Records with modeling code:
----------
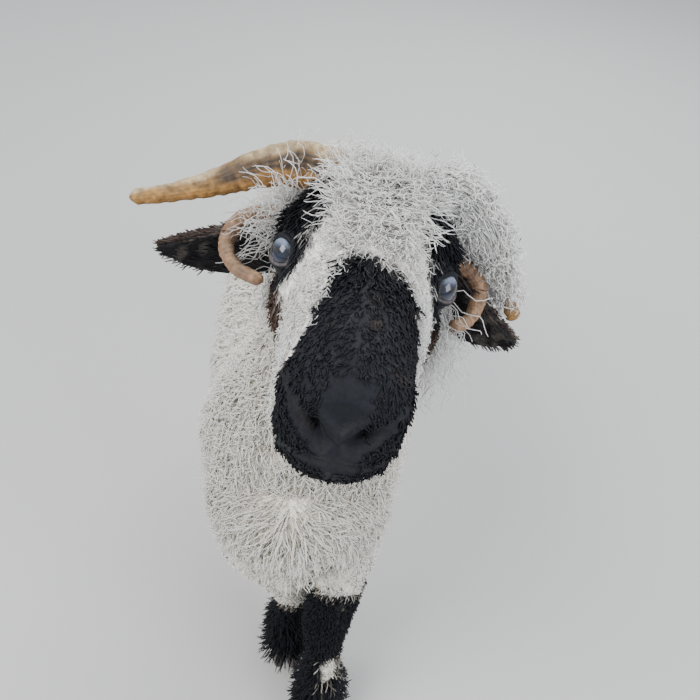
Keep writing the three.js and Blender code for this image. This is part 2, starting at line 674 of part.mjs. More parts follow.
// Room for both claws of a foot, cut out of the hair above and round them
function clawRoom(foot) {
  const room = new THREE.CylinderGeometry(1, 1, HOOF_HEIGHT + GAP, 16).rotateX(Math.PI / 2);
  room.scale(27, 34, 1).translate(foot.x, foot.y - 11, (HOOF_HEIGHT + GAP) / 2);
  return solid(room);
}

// What is left of a piece once it keeps a thin gap to the body that it grows from.
function clearOf(piece, body) {
  for (const way of [[1, 1, 1], [1, -1, -1], [-1, 1, -1], [-1, -1, 1], [0, 0, 0]])
    piece = piece.subtract(body.translate(way.map((step) => step * GAP)));
  return largest(piece);
}

const eyeRooms = [LEFT, RIGHT].map((side) => inHead(solid(eyeGeometry(side, GAP))));
const whole = joined(trunkPieces).subtract(joined([...eyeRooms, ...trunkCuts]));
for (const side of [LEFT, RIGHT]) {
  const name = sideName(side);
  const upper = clearOf(upperHornSolid(side), whole);
  const lower = clearOf(clearOf(sideHornSolid(side), whole), upper);
  addNode(`horn_${name}`, upper, "horn");
  addNode(`side_horn_${name}`, lower, "horn");
  addNode(`ear_${name}`, clearOf(clearOf(clearOf(earSolid(side), whole), upper), lower), "ear");
  addNode(`eye_${name}`, inHead(solid(eyeGeometry(side))), "eye");
}

const [head, belowHead] = part(whole, HEAD_CUT.point, HEAD_CUT.size, HEAD_CUT.tilt);
const [neck, belowNeck] = part(belowHead, NECK_CUT.point, NECK_CUT.size, NECK_CUT.tilt);
const [tail, torso] = part(belowNeck, TAIL_CUT.point, TAIL_CUT.size, TAIL_CUT.tilt);
addNode("head", head, "head");
addNode("neck", neck, "fleece");
addNode("torso", torso, "fleece");
addNode("tail", tail, "fleece");

// The origin goes to the middle of the outline on the floor.
const box = new THREE.Box3().setFromObject(sheep);
const middle = box.getCenter(V());
sheep.position.set(-middle.x, -middle.y, -box.min.z);

export default sheep;
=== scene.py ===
"""A young four-horned Valais Blacknose type sheep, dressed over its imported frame."""

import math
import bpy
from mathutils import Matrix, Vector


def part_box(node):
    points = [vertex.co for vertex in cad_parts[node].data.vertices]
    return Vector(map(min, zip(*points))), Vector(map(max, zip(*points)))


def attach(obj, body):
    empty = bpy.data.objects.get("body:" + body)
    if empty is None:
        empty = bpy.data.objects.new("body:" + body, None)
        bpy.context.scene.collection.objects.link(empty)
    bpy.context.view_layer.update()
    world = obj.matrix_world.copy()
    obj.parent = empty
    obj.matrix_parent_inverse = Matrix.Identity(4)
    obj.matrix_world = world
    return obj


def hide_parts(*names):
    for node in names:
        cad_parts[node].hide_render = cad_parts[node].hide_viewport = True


bl_info = {
    "name": "Valais Blacknose Sheep",
    "version": (1, 0, 0),
    "blender": (4, 5, 0),
    "location": "View3D > Sidebar > Sheep",
    "description": "Builds the skin, curly fleece, horns, eyes and hooves of a standing sheep",
    "category": "Object",
}

import bmesh
import bpy
import numpy as np
from mathutils import Matrix, Vector
from mathutils.bvhtree import BVHTree

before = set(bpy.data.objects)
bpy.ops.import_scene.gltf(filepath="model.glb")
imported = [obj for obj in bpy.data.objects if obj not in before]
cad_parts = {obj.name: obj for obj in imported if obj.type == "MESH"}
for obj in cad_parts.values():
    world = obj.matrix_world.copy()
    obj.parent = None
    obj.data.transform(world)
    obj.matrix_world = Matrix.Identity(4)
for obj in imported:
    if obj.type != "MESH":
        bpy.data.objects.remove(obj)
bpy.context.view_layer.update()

# The frame's forms, in its own millimetres before its origin was set
BODY_X = -38.0
SOCK_TOP = 128.0
HOOF_HEIGHT = 34.0
LEFT, RIGHT = 1, -1
SIDES = {LEFT: "left", RIGHT: "right"}
FORE = {LEFT: (6.0, -36.0), RIGHT: (-48.0, 48.0)}
FORE_BLACK = {LEFT: 275.0, RIGHT: 172.0}  # how far up each fore leg is black
HIND = {LEFT: (BODY_X + 66, 520.0), RIGHT: (BODY_X - 66, 556.0)}
TOE_REACH = 41.0  # from a foot's centre to its toe
HEAD_PLACE = np.array([4.0, -29.0, 799.0])
HEAD_TURN = (-0.2, -19.0, 7.0)  # yaw, pitch and roll in degrees
EYE = np.array([52.0, 0.0, 2.0])
EYE_RADIUS = 14.0
GAZE = np.array([0.72, -0.66, 0.2])


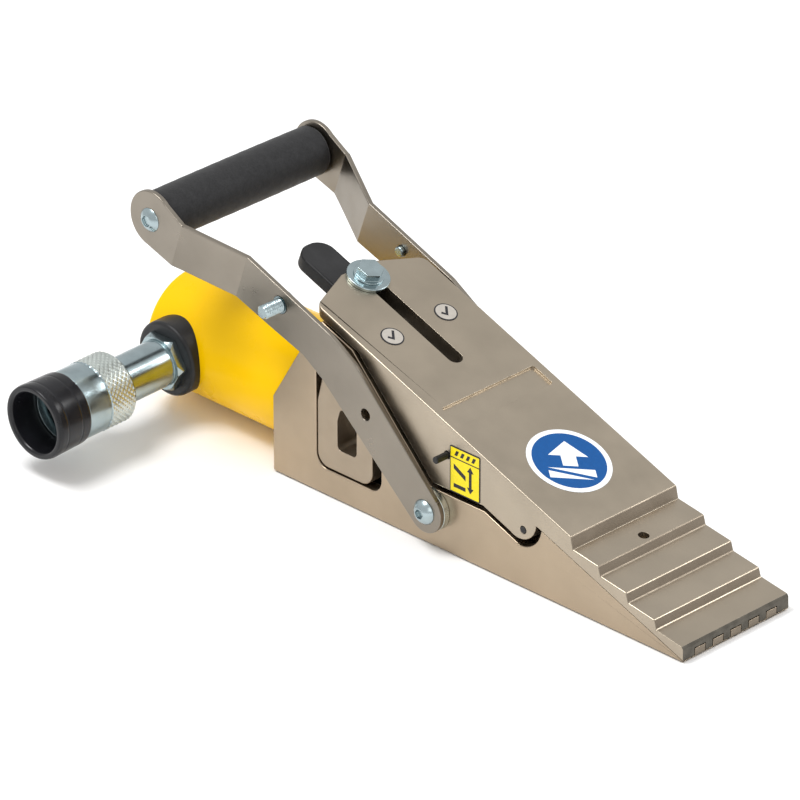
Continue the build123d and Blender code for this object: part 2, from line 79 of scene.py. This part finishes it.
# ---- materials ------------------------------------------------------------------------
class Nodes:
    """Short names for building one material's node tree."""

    def __init__(self, name):
        self.material = bpy.data.materials.new(name)
        self.material.use_nodes = True
        self.tree = self.material.node_tree
        self.shader = self.tree.nodes["Principled BSDF"]
        self.coords = self.add("ShaderNodeTexCoord").outputs["Object"]

    def add(self, kind, **inputs):
        node = self.tree.nodes.new(kind)
        for key, value in inputs.items():
            node.inputs[key.replace("_", " ")].default_value = value
        return node

    def link(self, a, b):
        self.tree.links.new(a, b)

    def put(self, **values):
        for key, value in values.items():
            self.shader.inputs[key.replace("_", " ")].default_value = value

    def stretched(self, scale):
        mapping = self.add("ShaderNodeMapping")
        mapping.inputs["Scale"].default_value = scale
        self.link(self.coords, mapping.inputs["Vector"])
        return mapping.outputs["Vector"]

    def noise(self, scale, detail=3.0, vector=None, roughness=0.5):
        node = self.add("ShaderNodeTexNoise", Scale=scale, Detail=detail, Roughness=roughness)
        self.link(vector or self.coords, node.inputs["Vector"])
        return node.outputs["Fac"]

    def ranged(self, value, low, high, start=0.3, stop=0.7):
        node = self.add("ShaderNodeMapRange")
        for index, number in enumerate((start, stop, low, high), start=1):
            node.inputs[index].default_value = number
        self.link(value, node.inputs[0])
        return node.outputs[0]

    def colours(self, value, dark, light, start=0.3, stop=0.7):
        ramp = self.tree.nodes.new("ShaderNodeValToRGB")
        ramp.color_ramp.elements[0].position = start
        ramp.color_ramp.elements[1].position = stop
        ramp.color_ramp.elements[0].color = (*dark, 1)
        ramp.color_ramp.elements[1].color = (*light, 1)
        self.link(value, ramp.inputs[0])
        return ramp.outputs[0]

    def bump(self, height, distance, strength=1.0, below=None):
        node = self.add("ShaderNodeBump", Strength=strength, Distance=distance)
        self.link(height, node.inputs["Height"])
        if below is not None:
            self.link(below, node.inputs["Normal"])
        return node.outputs["Normal"]


def shade(colour, by):
    return tuple(max(0.0, c * by) for c in colour)


def metal(name, colour, gloss, clouds=0.07, grain=0.00002, cloud_scale=26.0, brushed=None):
    """Plated or machined steel: faint clouds in colour and gloss over a fine grain."""
    n = Nodes(name)
    n.put(Metallic=1.0)
    cloud = n.noise(cloud_scale, 4.0)
    tones = n.colours(cloud, shade(colour, 1 - clouds), shade(colour, 1 + clouds))
    n.link(tones, n.shader.inputs["Base Color"])
    patches = n.noise(cloud_scale * 3.1, 5.0)
    n.link(n.ranged(patches, gloss * 0.85, gloss * 1.2), n.shader.inputs["Roughness"])
    fine = n.noise(1700.0, 2.0)
    normal = n.bump(fine, grain)
    if brushed:
        normal = n.bump(n.noise(120.0, 3.0, n.stretched(brushed)), grain, 0.6, normal)
    n.link(normal, n.shader.inputs["Normal"])
    return n.material


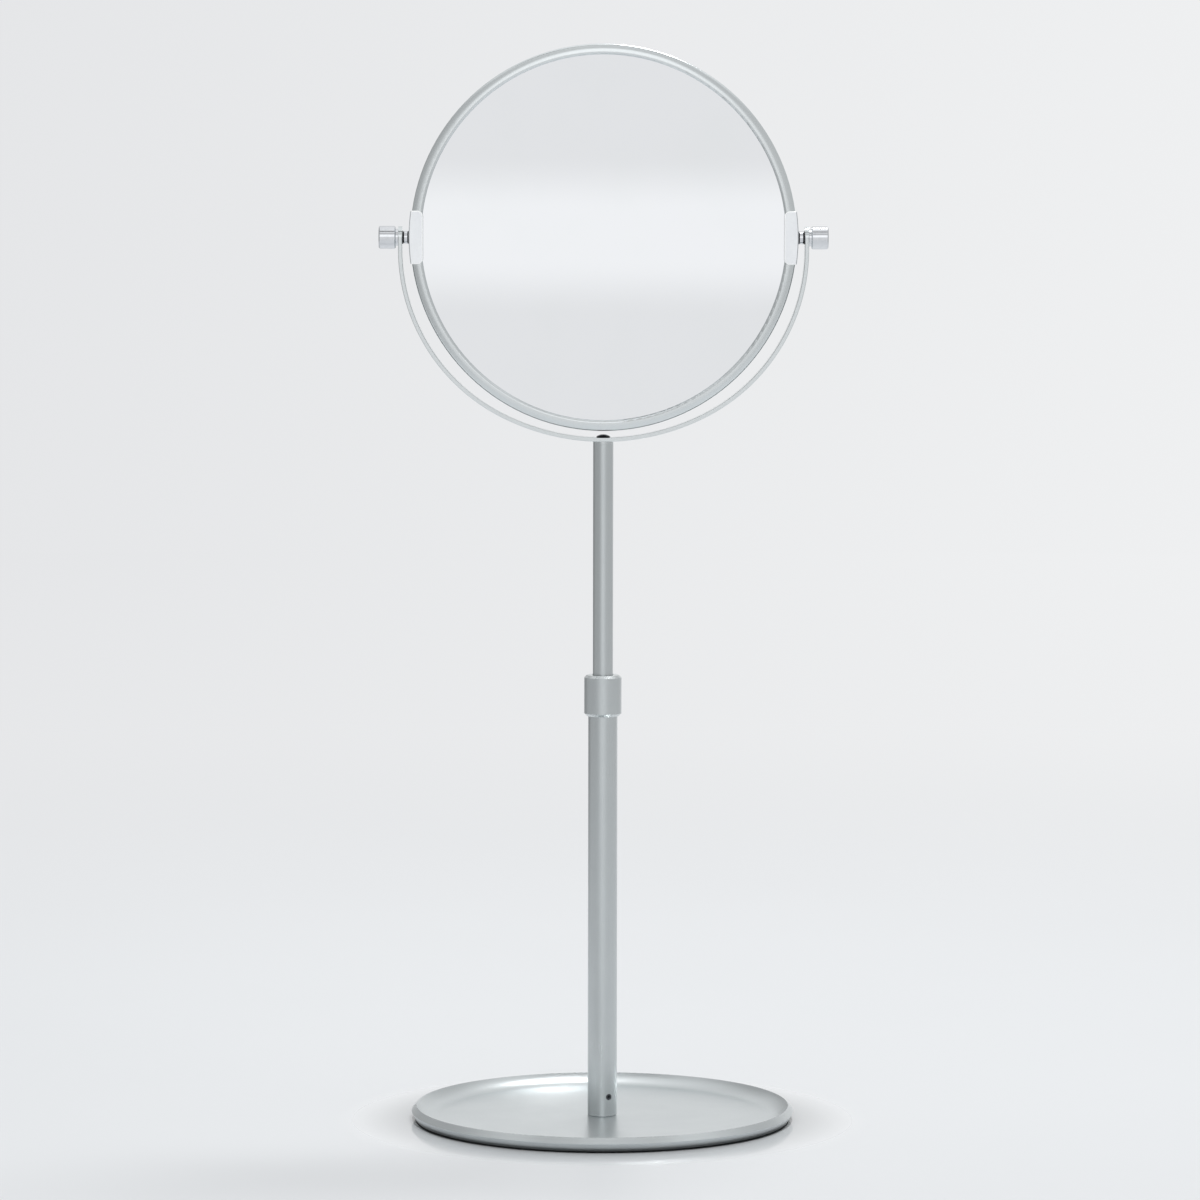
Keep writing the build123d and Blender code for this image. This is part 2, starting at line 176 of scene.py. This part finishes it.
----------
What the task asks —
Extract every line above that contains the word "return".

Solution —
  return solid(room);
  return largest(piece);
    return Vector(map(min, zip(*points))), Vector(map(max, zip(*points)))
    return obj
        return node
        return mapping.outputs["Vector"]
        return node.outputs["Fac"]
        return node.outputs[0]
        return ramp.outputs[0]
        return node.outputs["Normal"]
    return tuple(max(0.0, c * by) for c in colour)
    return n.material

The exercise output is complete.